Miss Patty sent to town for a black veil for me, and even went to the
funeral. It helped to take my mind off my troubles to think who it was
that was holding my hand and comforting me, and when, toward the end
of the service, she got out her handkerchief and wiped her eyes I was
almost overcome, she being, so to speak, in the very shadow of a throne.
After it was all over the relatives gathered in the sun parlor of the
sanatorium to hear the will--Mr. Van Alstyne and his wife and about
twenty more who had come up from the city for the funeral and stayed
over--on the house.
Well, the old doctor left me the buttons for his full dress waistcoat
and his favorite copy of Gray's Anatomy. I couldn't exactly set up
housekeeping with my share of the estate, but when the lawyer read that
part of the will aloud and a grin went around the room I flounced out of
my chair.
"Maybe you think I'm disappointed," I said, looking hard at the family,
who weren't making any particular pretense at grief, and at the house
people standing around the door. "Maybe you think it's funny to see an
unmarried woman get a set of waistcoat buttons and a medical book. Well,
that set of buttons was the set he bought in London on his wedding trip,
and the book's the one he read himself to sleep with every night for
twenty years. I'm proud to get them."
Mr. Van Alstyne touched me on the arm.
"Everybody knows how loyal you've been, Minnie," he assured me. "Now sit
down like a good girl and listen to the rest of the will."
"While I'm up I might as well get something else off my mind," I said.
"I know what's in that will, but I hadn't anything to do with it, Mr.

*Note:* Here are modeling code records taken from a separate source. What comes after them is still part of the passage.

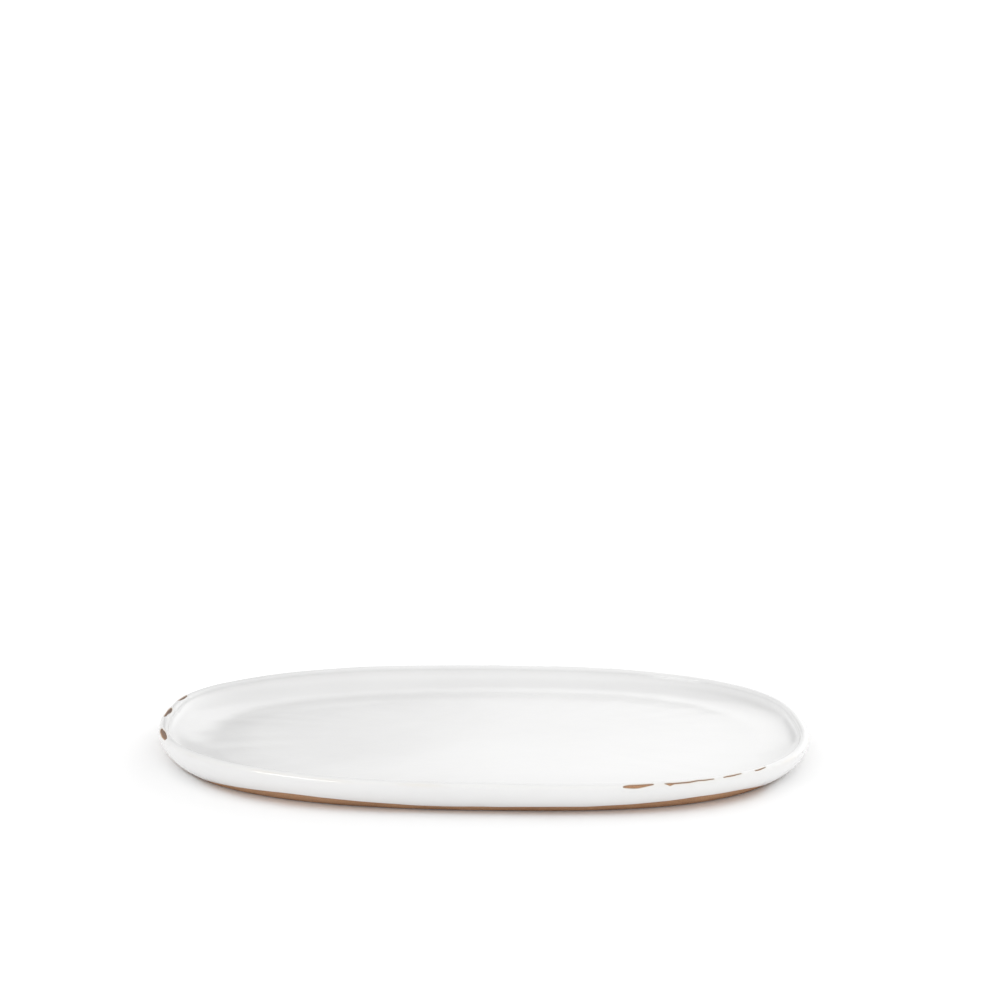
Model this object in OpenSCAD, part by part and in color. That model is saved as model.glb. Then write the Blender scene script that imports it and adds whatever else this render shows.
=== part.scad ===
// Oval serving platter: a fired clay dish under a white glaze that has drawn back
// from the clay in short bare patches along the rim and stops above the foot.
// +X runs along the length, +Y towards the back edge and +Z up. The origin lies on
// the table, under the middle of the platter's length and width.

/* [Platter] */
// Length over the rim
length = 406.4; // [390:0.1:420]
// Width over the rim
width = 279.4; // [260:0.1:290]
// Height of the rim above the table, at mid length
rim_height = 19; // [17:0.5:24]
// Lean of the rim in degrees, higher at the left end
rim_lean = 0.5; // [0:0.1:0.8]

/* [Outline] */
// How far right of the middle the platter is at its widest
widest_at = 22; // [0:1:40]
// How far behind the middle the platter is at its longest
longest_at = 15; // [0:1:25]
// Squareness of the back right quarter, where 2 is an ellipse
square_back_right = 2.36; // [2.1:0.01:2.8]
// Squareness of the back left quarter
square_back_left = 2.24; // [2.1:0.01:2.8]
// Squareness of the front left quarter
square_front_left = 2.63; // [2.1:0.01:2.8]
// Squareness of the front right quarter
square_front_right = 2.51; // [2.1:0.01:2.8]

/* [Clay] */
// Thickness of the clay wall at the rim
rim_t = 4.2; // [3:0.1:6]
// Thickness of the clay floor
floor_t = 5.6; // [4:0.1:8]
// Distance from the rim's outline in to the edge of the foot
foot_inset = 13.5; // [10:0.5:22]
// How early the outer wall turns up from the foot
wall_curve = 2.1; // [1.5:0.05:3]
// Width of the curve from the inner wall down to the flat floor
well_curve = 32; // [15:1:45]
// Height of the rounded top of the rim
crest_h = 1.8; // [1:0.1:3]

/* [Glaze] */
// Thickness of the glaze skin
glaze_t = 0.6; // [0.3:0.05:1]
// Mean height of the glaze's lower edge above the table
line_height = 5; // [4:0.1:7]
// How far the lower edge wanders up and down
line_wander = 1.4; // [0:0.1:2]
// Number of flats around the platter
flats = 96; // [48:8:120]

/* [Hidden] */

clay_top = rim_height - glaze_t;
crest_z = clay_top - crest_h;
// Rings on the outer wall below and above the glaze's edge, over the crest and down the inner wall
bare_rings = 2;
// Clay ground off under the foot to make it flat
foot_cut = 1;
wall_rings = 6;
crest_rings = 5;
well_rings = 8;
// Waves in the glaze's lower edge: number round the platter, angle of one high point and share
waves = [[5, 306, 1], [8, 314.5, 0.5], [3, 299.5, 0.5]];
// Bare patches along the rim: first angle, last angle and half width at the middle
patches = [
    [55, 60, 1.3], [68, 77, 0.9], [77, 82.5, 1.6], [96.5, 98.5, 1.0],
    [173.5, 177, 1.6], [181, 186.5, 1.7], [193.5, 198.5, 1.3],
    [290.5, 296.5, 1.5], [298.5, 308.5, 1.1], [310.5, 315, 1.1], [318, 321, 1.0]
];
// Half width of a patch at its ends, and how far over the crest its line runs in degrees
patch_end = 0.75;
patch_over = 55;

// Reach left or right, reach forwards or back, and squareness of the quarter that holds angle a
function quarter(a) =
    let(right = cos(a) > 0, back = sin(a) > 0)
    [
        length / 2 - (right ? 1 : -1) * widest_at,
        width / 2 - (back ? 1 : -1) * longest_at,
        back ? (right ? square_back_right : square_back_left)
             : (right ? square_front_right : square_front_left)
    ];

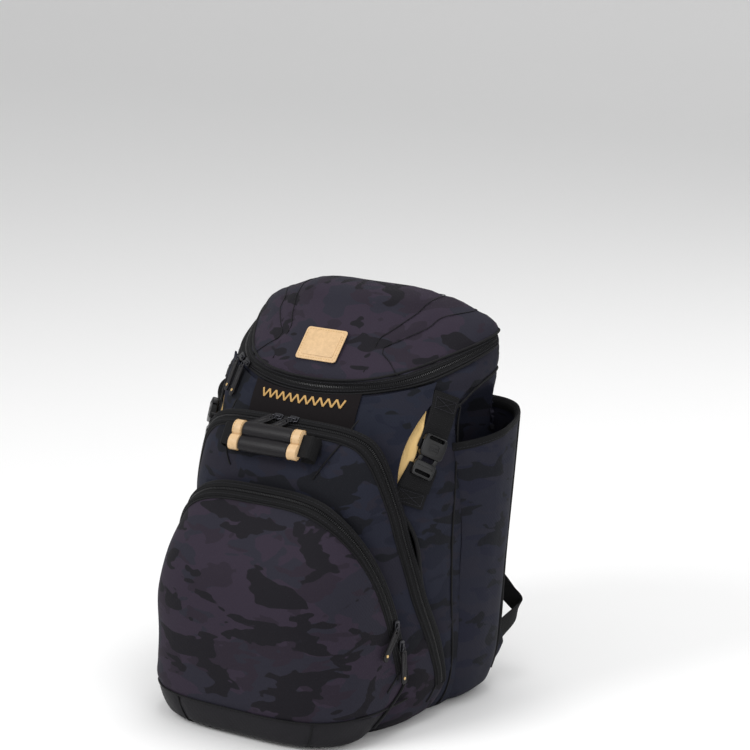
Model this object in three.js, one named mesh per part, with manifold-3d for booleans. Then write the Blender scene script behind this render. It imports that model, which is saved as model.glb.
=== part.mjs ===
// A backpack for baseball gear, with an open bat sleeve on each side. It stands on its flat base.
// +X is to the right of a person who looks at its front, -Y is the front and +Z is up.
// The shapes are set out from the front of the bag at the floor, and centred at the end.
import * as THREE from "three";
import { mergeVertices } from "three/addons/utils/BufferGeometryUtils.js";
import Module from "manifold-3d";

const wasm = await Module();
wasm.setup();

// A table's rows as objects with named columns.
const table = (names, rows) =>
  rows.map((row) => Object.fromEntries(names.map((name, i) => [name, row[i]])));

// Driving sizes of the bag in millimetres: WIDTH is without the sleeves, DEPTH without the back pad.
const HEIGHT = 488;
const WIDTH = 345;
const DEPTH = 345;

// Cloth, clearances and how finely the soft forms are faceted.
const WALL = 2.5;
const GAP = 0.3;
const SIDES = 24;
const SLEEVE_SIDES = 16;
const SEAM_STEPS = 17;
const STRIP_STEPS = 14;
const FAR = 600;

// Layers of the front, as the height of their outer face over the body's cloth.
const LAYER = { lining: 2.8, panelInside: 3.2, panel: 5.7, name: 7.2, lid: 2, tape: 3 };

// Zippers: how far the tape reaches forward of its seam, and where each one ends.
// lidBackEnd is a share of DEPTH, the other ends are shares of HEIGHT.
const ZIP = { tape: 14, lidBackEnd: 0.93, compartmentEnd: 0.088, pocketEnd: 0.155 };

// Trims of the front, in millimetres or shares of HEIGHT.
const PATCH = { half: 70, low: 0.7 };
const LINING = { hidden: 10, shown: 8 };
const BOOT = { height: 0.08, slope: 0.06 };
const BADGE = { width: 57, tall: 44, thick: 1.2, lift: 2.6, height: 0.885 };
const STRAP = { width: 25, thick: 1.6, upperEnd: 0.44, lowerStart: 0.68, path: [[0.66, 0.79], [0.46, 0.55]] };
const BUCKLE = {
  width: 30, thick: 11, socket: 27, plug: 27, plugWidth: 27, plugThick: 9, lift: 3,
  top: 0.37, joint: 0.57, bottom: 0.75,
};
const HANDLE = {
  height: 0.683, out: 24, half: 35, radius: 10, apart: 8.5, steps: 7, wrap: 13, wrapRadius: 11.2,
  strapThick: 2, strapWide: 28, strapRise: 1.6,
};
// How the webbing of the handle bends round at its ends.
const BOW = { ahead: 9, dip: 2, turn: 14, turnDip: 12, foot: 8 };

// Profiles of the straps on the back, and the corner radii of flat pieces.
const RIBBON = { round: 40, sides: 4, ringsPerRow: 3 };
const PADDED = { round: 4, sides: 10 };
const CORNER = 2;
const BIG_CORNER = 3;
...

Van Alstyne. He took advantage of my being laid up with influenza last
spring."
They thought that was funny, but a few minutes later they weren't so
cheerful. You see the sanatorium was a mighty fine piece of property,
with a deer park and golf links. We'd had plenty of offers to sell it
for a summer hotel, but we'd both been dead against it. That was one of
the reasons for the will.
The whole estate was left to Dicky Carter, who hadn't been able to come,
owing to his being laid up with an attack of mumps. The family sat up
and nodded at one another, or held up its hands, but when they heard
there was a condition they breathed easier.